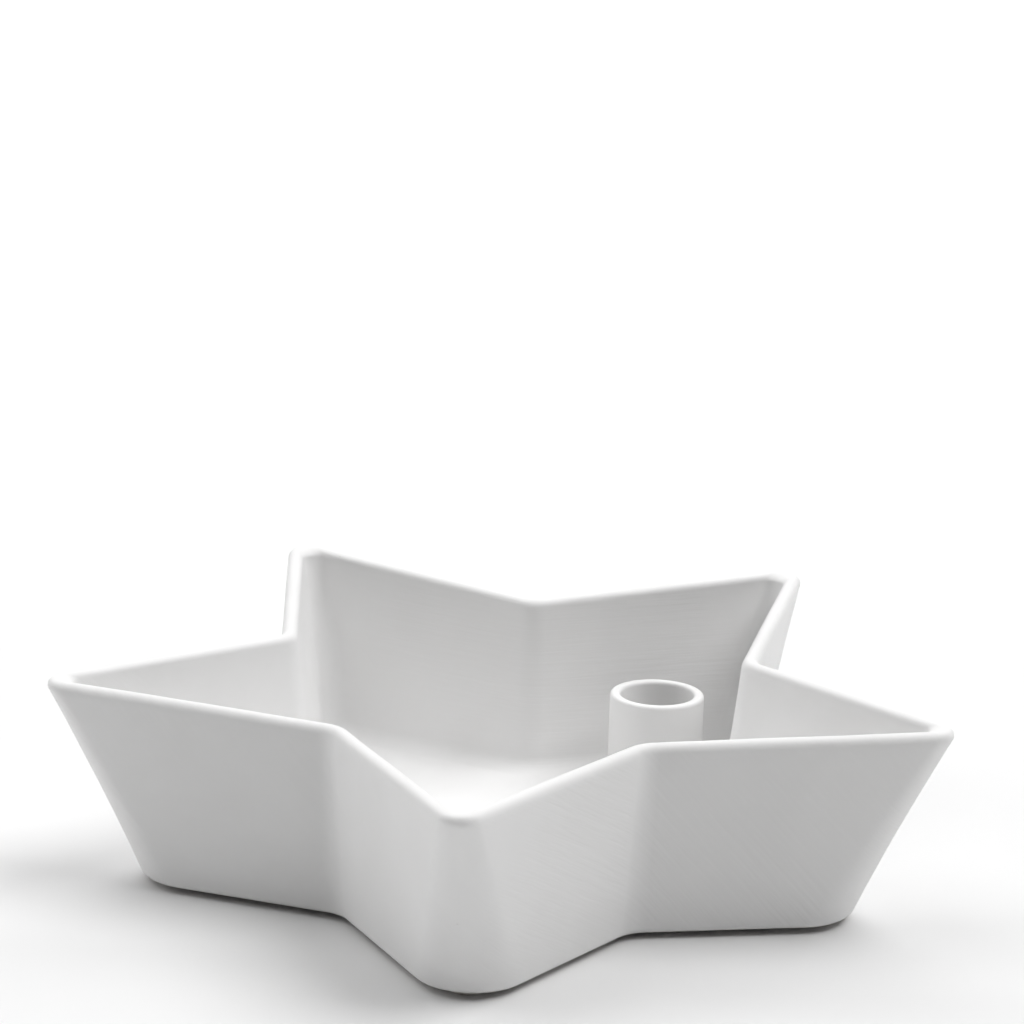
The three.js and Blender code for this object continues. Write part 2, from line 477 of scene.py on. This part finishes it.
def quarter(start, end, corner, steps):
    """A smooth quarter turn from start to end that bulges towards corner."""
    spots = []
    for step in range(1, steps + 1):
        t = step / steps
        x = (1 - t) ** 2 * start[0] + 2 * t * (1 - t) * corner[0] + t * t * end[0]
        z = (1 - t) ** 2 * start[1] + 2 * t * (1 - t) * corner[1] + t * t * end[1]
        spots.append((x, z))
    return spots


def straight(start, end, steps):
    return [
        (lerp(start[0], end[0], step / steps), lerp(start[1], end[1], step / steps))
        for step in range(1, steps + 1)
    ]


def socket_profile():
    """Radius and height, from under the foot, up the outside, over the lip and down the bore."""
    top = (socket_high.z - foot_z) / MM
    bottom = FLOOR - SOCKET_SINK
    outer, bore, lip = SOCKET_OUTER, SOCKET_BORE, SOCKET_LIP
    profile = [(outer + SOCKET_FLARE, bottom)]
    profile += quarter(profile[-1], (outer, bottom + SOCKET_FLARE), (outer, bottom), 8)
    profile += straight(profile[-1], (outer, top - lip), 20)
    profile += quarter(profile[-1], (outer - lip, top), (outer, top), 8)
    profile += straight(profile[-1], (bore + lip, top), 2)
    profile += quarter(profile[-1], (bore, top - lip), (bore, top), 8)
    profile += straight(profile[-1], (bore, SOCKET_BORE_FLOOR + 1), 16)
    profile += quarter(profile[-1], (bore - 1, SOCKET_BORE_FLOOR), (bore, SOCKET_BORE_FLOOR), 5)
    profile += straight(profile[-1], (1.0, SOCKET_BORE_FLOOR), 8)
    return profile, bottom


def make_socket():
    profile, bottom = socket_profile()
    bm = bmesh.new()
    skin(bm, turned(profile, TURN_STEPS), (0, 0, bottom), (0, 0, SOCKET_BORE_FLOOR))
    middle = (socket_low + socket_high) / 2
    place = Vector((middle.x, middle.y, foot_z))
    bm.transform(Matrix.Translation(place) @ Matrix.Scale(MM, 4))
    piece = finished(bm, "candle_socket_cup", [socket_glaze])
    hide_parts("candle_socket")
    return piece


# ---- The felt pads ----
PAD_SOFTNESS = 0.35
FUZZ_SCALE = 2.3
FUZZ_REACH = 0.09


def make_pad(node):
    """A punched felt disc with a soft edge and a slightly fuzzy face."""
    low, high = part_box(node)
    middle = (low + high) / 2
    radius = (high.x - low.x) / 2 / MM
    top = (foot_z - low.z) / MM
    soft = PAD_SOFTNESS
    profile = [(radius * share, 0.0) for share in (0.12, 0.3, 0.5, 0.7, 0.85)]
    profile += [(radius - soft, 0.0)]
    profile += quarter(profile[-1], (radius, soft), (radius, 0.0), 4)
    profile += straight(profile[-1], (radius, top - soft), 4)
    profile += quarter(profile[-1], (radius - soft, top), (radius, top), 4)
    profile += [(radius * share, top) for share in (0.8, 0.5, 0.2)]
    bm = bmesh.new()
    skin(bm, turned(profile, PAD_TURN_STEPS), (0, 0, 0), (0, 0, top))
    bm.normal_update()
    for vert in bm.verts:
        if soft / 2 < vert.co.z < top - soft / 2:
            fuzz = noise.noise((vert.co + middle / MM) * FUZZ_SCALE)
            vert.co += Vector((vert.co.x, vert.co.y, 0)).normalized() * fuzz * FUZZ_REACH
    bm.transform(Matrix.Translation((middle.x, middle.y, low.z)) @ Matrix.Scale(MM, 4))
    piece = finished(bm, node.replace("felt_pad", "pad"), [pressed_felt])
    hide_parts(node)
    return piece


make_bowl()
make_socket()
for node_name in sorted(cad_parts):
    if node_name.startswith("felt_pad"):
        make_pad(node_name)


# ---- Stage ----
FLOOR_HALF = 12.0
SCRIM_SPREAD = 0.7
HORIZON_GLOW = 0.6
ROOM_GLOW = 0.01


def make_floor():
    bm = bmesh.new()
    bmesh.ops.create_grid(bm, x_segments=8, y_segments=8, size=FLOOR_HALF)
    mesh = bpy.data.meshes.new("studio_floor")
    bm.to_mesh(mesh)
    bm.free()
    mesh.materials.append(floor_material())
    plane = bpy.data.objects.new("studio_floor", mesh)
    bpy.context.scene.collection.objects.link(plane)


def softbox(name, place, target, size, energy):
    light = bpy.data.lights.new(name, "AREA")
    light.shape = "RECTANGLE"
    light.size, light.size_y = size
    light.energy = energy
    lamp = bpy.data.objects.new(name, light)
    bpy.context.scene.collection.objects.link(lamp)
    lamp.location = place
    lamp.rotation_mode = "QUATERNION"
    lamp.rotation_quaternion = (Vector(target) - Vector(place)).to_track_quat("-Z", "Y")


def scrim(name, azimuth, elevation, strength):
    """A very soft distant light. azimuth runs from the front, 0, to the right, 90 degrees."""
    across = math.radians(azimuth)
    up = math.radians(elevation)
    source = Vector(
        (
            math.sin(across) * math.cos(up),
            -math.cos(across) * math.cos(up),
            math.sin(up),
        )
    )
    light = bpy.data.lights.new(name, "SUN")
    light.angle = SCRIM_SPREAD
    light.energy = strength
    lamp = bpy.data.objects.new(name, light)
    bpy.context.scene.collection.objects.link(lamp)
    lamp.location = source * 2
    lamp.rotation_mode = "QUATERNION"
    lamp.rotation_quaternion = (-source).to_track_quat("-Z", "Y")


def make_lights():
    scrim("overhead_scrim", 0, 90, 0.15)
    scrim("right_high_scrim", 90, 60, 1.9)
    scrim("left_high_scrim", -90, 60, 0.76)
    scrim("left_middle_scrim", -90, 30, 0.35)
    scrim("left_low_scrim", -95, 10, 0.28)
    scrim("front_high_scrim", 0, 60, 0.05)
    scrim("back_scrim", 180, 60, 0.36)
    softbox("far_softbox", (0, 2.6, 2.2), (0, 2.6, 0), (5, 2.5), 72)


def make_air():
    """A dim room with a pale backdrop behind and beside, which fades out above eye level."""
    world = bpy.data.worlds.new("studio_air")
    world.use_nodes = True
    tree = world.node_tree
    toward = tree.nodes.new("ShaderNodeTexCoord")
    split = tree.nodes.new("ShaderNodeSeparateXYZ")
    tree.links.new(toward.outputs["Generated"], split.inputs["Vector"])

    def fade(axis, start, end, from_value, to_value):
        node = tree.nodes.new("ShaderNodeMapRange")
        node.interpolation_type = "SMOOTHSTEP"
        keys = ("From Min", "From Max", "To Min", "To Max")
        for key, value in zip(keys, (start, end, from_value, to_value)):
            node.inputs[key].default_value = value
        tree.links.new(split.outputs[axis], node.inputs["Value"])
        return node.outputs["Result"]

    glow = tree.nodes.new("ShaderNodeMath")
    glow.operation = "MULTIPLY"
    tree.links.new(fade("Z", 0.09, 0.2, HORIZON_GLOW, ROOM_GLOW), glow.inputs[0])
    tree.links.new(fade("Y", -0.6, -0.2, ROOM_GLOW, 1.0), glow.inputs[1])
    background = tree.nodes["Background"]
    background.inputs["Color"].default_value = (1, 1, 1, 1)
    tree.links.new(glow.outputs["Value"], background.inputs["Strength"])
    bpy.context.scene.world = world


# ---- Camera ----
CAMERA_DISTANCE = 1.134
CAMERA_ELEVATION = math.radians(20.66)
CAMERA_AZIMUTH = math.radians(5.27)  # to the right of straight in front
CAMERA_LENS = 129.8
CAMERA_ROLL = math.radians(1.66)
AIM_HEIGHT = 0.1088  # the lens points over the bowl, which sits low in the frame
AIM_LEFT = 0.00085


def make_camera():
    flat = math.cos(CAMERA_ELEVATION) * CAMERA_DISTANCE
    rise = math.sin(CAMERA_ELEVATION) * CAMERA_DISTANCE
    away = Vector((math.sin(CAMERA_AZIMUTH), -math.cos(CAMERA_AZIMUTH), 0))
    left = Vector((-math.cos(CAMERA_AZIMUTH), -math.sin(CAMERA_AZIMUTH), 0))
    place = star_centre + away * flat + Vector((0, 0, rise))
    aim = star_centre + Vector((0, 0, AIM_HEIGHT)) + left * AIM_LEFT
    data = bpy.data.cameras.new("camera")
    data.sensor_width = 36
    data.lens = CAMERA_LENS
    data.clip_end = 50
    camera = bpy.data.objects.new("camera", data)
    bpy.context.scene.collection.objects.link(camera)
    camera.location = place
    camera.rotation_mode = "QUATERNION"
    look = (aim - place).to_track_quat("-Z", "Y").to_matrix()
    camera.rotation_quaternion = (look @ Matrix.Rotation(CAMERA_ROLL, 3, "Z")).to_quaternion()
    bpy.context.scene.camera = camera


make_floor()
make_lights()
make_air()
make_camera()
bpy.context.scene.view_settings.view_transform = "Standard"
++++++++++
Show, from the listing above, each line that contains the word "scene".

▶ **EXPECTED ANSWER**
The three.js and Blender code for this object continues. Write part 2, from line 477 of scene.py on. This part finishes it.
    bpy.context.scene.collection.objects.link(plane)
    bpy.context.scene.collection.objects.link(lamp)
    bpy.context.scene.collection.objects.link(lamp)
    bpy.context.scene.world = world
    bpy.context.scene.collection.objects.link(camera)
    bpy.context.scene.camera = camera
bpy.context.scene.view_settings.view_transform = "Standard"